Model inference using docker image

sprakash · February 20, 2020, 9:38am

Great work @guillaumekln to bring something like CTranslate2 for model inference optimization.
I have been using openNMT for training MT models, came across CTranslate2 recently and gave a try to get inference on CPU.
As a first step, I was successful to convert my model to int16 quantization ctranslate2 model based on discussion in forum.
And, I am not able to use the converted model for inference.
We can get inference using docker image as seen on readme file:

docker run --rm opennmt/ctranslate2:latest-ubuntu18-gpu --model /data/ned2eng123_ctranslate2/

I am getting an error like below:

Please let me know if I am doing something wrong here. Thanks in advance.

guillaumekln · February 20, 2020, 9:46am

You should mount the directory containing ned2eng123_ctranslate2 in the Docker container. For example, the following option:

docker run --rm -v $PWD:/data [...]

will make the current directory available to the Docker container under /data.

sprakash · February 20, 2020, 10:47am

Thanks @guillaumekln for quick response. I am using a windows machine,
with small changes to code, this is what I am trying:

> docker run --rm --volume “//c/Users/sprakash//Documents/ned2eng123_ctranslate2:/data” opennmt/ctranslate2:latest-ubuntu18 --model /data/

It is executed without any error now. When trying to pass other arguments of --src and --tgt, I am getting errors of invalid path.

`**

docker run --rm --volume “//c/Users/sprakash/Documents/ned2eng123_ctranslate2:/data” opennmt/ctranslate2:latest-ubuntu18 --model /data/ --src “/testfile.txt” --tgt “/output.txt”

**`
Error:
what(): Unable to open input file testfile.txt

guillaumekln · February 20, 2020, 10:52am

Docker containers can’t access files from the host unless there are mounted with the --volume option.

The easiest is that you copy testfile.txt in //c/Users/sprakash/Documents/ned2eng123_ctranslate2 and reference it as /data/testfile.txt on the command line.

sprakash · February 20, 2020, 11:18am

Yes.Its working now.Thanks a lot.
But, seems output file gives strange results like “_2” for “Hello world” in testfile.txt (input). I am using pre-trained English - German model from openNMT for inference.

guillaumekln · February 20, 2020, 12:28pm

The model expects tokenized inputs. See the examples: https://github.com/OpenNMT/CTranslate2#translating

sprakash · February 24, 2020, 9:48am

Sorry for delayed response. I did try with sentencepiece tokenized input text and mounted it along with converted model using docker image. As a response, I am getting all UKN tokens for each corresponding token in source file.
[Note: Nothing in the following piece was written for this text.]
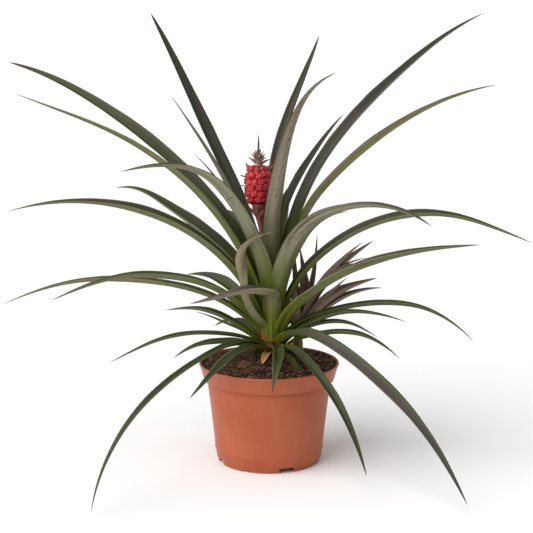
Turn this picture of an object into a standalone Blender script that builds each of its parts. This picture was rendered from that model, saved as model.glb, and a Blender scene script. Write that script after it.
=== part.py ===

File snapshot is shown below:

guillaumekln · February 24, 2020, 10:17am

Can you post the command lines to reproduce this output?

sprakash · February 24, 2020, 10:53am

Sure.
Model file and check.txt are placed in ned2eng123_ctranslate2 path.
check.txt contains tokenized input text.
`

docker run --rm --volume “//c/Users/sprakash//Documents/github/python/ned2eng123_ctranslate2:/data” opennmt/ctranslate2:latest-ubuntu18 --model /data/ --src “/data/check.txt” --tgt “/data/output1.txt”

`

guillaumekln · February 24, 2020, 5:30pm

Can you post the content of check.txt?

The issue could come from:

The input is not correctly tokenized
The model is actually not compatible with CTranslate2 despite the successful conversion
You passed incorrect word vocabularies to the conversion script
Windows is causing issues.